__WRITTEN PROBLEM__: The lines to return are those from the one containing "cord(lead_path(black_plug, BLACK_ROUTE, black_coil), BLACK);" down to the one containing "cad_parts[node].hide_render = cad_parts[node].hide_viewport", inclusive; return them exactly and nothing else.

++++++++++

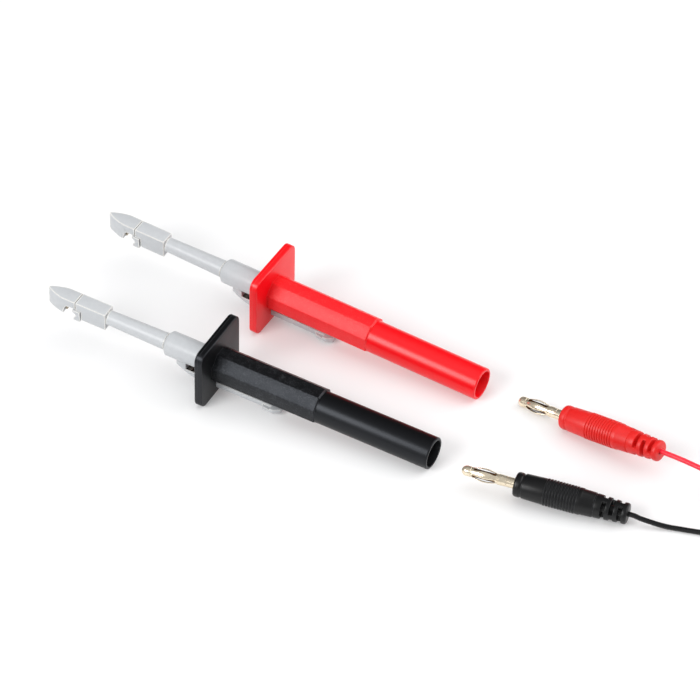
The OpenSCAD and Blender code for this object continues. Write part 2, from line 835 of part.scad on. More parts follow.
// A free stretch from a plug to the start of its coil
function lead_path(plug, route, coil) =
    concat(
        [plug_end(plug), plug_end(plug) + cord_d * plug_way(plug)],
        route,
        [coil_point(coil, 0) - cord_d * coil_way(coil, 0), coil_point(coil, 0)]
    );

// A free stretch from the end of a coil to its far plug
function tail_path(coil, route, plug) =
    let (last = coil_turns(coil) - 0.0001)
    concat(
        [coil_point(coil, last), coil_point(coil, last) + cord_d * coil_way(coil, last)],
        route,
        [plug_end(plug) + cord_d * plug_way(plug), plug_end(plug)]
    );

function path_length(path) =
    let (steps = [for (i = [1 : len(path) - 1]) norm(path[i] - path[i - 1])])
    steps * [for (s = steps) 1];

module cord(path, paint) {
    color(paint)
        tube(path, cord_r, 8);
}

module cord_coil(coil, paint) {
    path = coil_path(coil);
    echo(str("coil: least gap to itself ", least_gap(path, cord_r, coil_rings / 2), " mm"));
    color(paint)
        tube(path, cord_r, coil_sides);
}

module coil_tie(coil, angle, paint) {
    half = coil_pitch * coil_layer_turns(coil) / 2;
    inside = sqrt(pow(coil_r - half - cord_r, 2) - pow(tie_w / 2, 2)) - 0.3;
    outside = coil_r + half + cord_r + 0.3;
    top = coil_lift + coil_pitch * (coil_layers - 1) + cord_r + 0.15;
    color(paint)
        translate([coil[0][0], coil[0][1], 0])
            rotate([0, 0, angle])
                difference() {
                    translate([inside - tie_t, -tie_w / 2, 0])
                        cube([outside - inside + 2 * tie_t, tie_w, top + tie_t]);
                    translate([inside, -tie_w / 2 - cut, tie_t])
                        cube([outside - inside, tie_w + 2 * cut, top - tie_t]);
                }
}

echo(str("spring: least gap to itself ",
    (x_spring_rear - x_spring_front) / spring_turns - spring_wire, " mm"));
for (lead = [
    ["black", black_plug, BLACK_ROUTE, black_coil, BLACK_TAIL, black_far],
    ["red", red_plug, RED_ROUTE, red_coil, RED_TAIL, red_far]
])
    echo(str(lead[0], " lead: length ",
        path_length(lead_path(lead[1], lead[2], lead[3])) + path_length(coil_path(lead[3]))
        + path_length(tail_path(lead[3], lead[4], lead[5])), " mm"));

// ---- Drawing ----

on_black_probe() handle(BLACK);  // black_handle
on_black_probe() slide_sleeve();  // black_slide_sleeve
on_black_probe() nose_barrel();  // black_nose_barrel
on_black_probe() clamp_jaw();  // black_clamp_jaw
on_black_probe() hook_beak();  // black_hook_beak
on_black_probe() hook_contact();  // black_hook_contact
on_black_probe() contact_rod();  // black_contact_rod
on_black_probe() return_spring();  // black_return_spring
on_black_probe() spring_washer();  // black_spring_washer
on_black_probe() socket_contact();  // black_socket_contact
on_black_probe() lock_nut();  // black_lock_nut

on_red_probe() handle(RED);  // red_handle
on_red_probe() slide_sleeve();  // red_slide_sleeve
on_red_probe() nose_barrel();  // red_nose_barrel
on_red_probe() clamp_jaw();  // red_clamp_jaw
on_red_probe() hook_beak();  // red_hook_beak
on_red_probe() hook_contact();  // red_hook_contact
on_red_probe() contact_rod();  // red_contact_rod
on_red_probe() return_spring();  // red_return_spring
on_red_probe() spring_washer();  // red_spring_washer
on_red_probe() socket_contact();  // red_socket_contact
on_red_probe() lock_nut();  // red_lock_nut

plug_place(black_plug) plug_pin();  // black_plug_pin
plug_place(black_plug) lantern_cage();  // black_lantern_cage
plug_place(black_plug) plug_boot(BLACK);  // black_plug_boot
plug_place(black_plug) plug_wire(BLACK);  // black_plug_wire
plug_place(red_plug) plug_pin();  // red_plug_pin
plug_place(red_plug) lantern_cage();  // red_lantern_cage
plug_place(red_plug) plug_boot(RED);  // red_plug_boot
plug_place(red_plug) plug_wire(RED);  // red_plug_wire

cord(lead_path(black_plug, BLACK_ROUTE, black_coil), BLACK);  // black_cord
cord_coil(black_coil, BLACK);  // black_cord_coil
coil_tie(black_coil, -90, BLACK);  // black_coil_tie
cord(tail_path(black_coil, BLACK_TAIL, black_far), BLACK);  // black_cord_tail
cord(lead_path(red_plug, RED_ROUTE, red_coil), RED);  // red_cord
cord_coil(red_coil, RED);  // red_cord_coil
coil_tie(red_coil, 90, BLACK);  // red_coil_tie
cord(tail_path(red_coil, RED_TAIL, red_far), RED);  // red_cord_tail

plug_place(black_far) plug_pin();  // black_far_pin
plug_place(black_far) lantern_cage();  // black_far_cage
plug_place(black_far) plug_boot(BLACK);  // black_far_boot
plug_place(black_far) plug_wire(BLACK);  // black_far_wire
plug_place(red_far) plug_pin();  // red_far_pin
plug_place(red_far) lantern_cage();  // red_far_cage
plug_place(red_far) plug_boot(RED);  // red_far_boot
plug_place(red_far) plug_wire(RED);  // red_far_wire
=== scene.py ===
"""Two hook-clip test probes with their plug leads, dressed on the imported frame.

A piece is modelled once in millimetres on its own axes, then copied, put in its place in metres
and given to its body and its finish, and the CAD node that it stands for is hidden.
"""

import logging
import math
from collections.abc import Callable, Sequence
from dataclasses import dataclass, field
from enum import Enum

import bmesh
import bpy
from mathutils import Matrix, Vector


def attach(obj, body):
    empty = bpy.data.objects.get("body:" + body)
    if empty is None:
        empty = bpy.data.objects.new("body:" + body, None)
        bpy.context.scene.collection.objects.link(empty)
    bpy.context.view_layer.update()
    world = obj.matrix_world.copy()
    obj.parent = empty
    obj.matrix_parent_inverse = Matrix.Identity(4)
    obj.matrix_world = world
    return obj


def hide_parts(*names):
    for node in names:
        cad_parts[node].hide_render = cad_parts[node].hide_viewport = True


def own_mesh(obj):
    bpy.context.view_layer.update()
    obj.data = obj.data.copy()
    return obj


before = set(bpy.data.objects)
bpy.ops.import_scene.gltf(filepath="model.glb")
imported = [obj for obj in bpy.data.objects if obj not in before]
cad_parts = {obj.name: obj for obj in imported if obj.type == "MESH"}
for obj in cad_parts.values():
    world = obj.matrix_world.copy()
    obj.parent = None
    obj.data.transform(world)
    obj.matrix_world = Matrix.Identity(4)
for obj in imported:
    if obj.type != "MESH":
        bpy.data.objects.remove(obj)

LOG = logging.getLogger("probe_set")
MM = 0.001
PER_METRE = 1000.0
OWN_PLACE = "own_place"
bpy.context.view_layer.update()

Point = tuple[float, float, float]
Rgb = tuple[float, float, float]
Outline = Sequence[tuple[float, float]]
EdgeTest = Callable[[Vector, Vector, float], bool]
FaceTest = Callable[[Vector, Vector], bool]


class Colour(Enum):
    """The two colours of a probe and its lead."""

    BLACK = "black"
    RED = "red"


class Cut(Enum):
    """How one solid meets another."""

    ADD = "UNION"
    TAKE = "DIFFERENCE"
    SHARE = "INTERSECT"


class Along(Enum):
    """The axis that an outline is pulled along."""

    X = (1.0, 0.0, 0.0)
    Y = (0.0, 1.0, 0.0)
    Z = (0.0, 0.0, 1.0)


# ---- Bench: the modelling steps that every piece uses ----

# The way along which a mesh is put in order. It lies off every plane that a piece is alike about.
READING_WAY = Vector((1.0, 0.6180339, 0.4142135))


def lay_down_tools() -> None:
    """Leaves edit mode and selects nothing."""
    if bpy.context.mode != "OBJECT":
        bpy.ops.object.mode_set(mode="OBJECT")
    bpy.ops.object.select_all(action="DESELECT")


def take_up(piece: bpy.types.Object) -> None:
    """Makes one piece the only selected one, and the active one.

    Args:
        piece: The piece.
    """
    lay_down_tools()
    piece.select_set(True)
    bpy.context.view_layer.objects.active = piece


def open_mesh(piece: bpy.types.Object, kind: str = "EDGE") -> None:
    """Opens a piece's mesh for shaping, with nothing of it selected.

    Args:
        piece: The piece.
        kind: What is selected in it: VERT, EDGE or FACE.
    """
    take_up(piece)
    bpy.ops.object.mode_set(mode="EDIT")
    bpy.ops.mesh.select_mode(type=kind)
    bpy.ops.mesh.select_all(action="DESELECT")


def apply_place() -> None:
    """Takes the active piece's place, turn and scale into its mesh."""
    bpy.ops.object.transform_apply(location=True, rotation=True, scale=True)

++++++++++

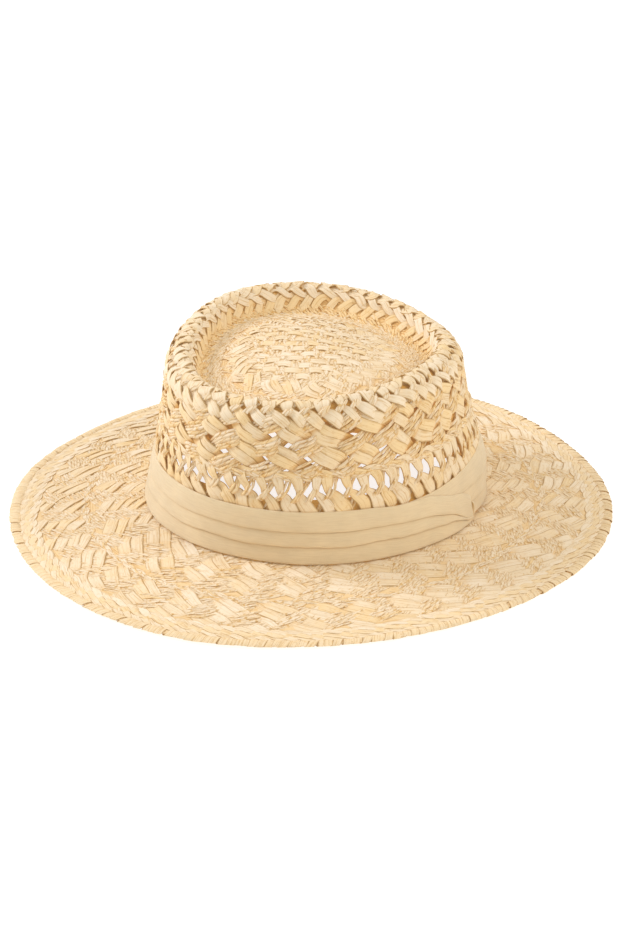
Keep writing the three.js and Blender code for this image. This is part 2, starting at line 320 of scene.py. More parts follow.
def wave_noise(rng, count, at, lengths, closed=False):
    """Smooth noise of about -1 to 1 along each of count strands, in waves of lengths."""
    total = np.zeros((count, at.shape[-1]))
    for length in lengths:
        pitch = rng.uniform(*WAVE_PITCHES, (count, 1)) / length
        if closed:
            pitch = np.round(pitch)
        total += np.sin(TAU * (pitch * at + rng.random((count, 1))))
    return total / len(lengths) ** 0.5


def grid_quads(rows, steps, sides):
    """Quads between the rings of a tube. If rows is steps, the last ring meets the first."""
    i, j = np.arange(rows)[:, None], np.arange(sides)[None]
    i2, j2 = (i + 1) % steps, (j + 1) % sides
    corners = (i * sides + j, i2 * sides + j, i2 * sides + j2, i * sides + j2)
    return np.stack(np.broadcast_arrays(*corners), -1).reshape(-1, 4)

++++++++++

__THE RESULT__:
cord(lead_path(black_plug, BLACK_ROUTE, black_coil), BLACK);  // black_cord
cord_coil(black_coil, BLACK);  // black_cord_coil
coil_tie(black_coil, -90, BLACK);  // black_coil_tie
cord(tail_path(black_coil, BLACK_TAIL, black_far), BLACK);  // black_cord_tail
cord(lead_path(red_plug, RED_ROUTE, red_coil), RED);  // red_cord
cord_coil(red_coil, RED);  // red_cord_coil
coil_tie(red_coil, 90, BLACK);  // red_coil_tie
cord(tail_path(red_coil, RED_TAIL, red_far), RED);  // red_cord_tail

plug_place(black_far) plug_pin();  // black_far_pin
plug_place(black_far) lantern_cage();  // black_far_cage
plug_place(black_far) plug_boot(BLACK);  // black_far_boot
plug_place(black_far) plug_wire(BLACK);  // black_far_wire
plug_place(red_far) plug_pin();  // red_far_pin
plug_place(red_far) lantern_cage();  // red_far_cage
plug_place(red_far) plug_boot(RED);  // red_far_boot
plug_place(red_far) plug_wire(RED);  // red_far_wire
=== scene.py ===
"""Two hook-clip test probes with their plug leads, dressed on the imported frame.

A piece is modelled once in millimetres on its own axes, then copied, put in its place in metres
and given to its body and its finish, and the CAD node that it stands for is hidden.
"""

import logging
import math
from collections.abc import Callable, Sequence
from dataclasses import dataclass, field
from enum import Enum

import bmesh
import bpy
from mathutils import Matrix, Vector


def attach(obj, body):
    empty = bpy.data.objects.get("body:" + body)
    if empty is None:
        empty = bpy.data.objects.new("body:" + body, None)
        bpy.context.scene.collection.objects.link(empty)
    bpy.context.view_layer.update()
    world = obj.matrix_world.copy()
    obj.parent = empty
    obj.matrix_parent_inverse = Matrix.Identity(4)
    obj.matrix_world = world
    return obj


def hide_parts(*names):
    for node in names:
        cad_parts[node].hide_render = cad_parts[node].hide_viewport = True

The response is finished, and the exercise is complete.